Israel makes efforts to save Dead Sea, which is drying up

Dead sea
Dead Sea picture from the Dead Sea Valley Facebook page.

Jerusalem (TAN): The government of Israel is making efforts to preserve and save its biggest tourist attraction – Dead Sea.

According to a report in Xinhua, 70 per cent tourists who visit Israel come to see the Dead Sea, which is now drying up at an alarming rate.

New hotels and resorts are coming up along the coast to cater to the huge number of tourists but the irony is the seawater is quickly receding. The water body, which used to be one single stretch, is now dotted with islands. 

“The Dead Sea loses the equivalent of 600 Olympic swimming pools every day, 750 million cubic inches of water a year,” Xinhua quoted Jake Ben Zaken, who operates the only commercial boat allowed into the Dead Sea, as saying.

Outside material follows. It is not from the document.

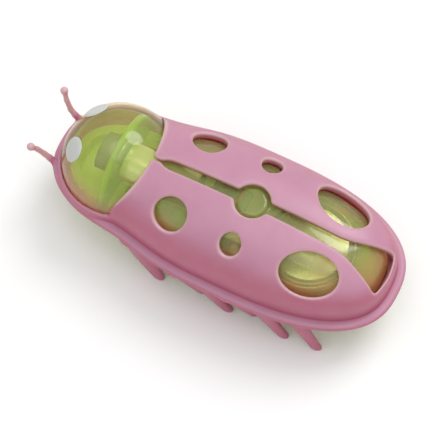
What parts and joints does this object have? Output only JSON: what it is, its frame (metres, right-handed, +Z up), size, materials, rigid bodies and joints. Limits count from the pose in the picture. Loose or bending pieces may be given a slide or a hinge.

Ben Zaken says not enough water is entering the Dead Sea and this is why the water level is decreasing. Chemical companies in Israel and Jordan, which share the Dead Sea, are apparently depleting it for their works.

“The bright side is that since it’s man made, it’s fixable,” he said.

“The Dead Sea is not an ecological disaster yet, but we are in a demographic disaster that people are leaving,” Ben Zaken said, according to Xinhua. “We have become a graveyard.”

To save the water body, the Israel government constituted the Dead Sea Preservation Government Company (DSPG).

As part of this, beaches have been developed and a mall built. Chief financial officer of DSPG Nir Kedmi said: “Our strategic plan here is to make a high standard well-being resort area.”

“Before we made the plans, we made extensive research about environmental issues. No stone here was left without taking care,” the report quoted Kedmi as saying.

The process has become and with the Dead Sea being such a huge tourist attraction, there is motivation enough for the government to ensure its preservation.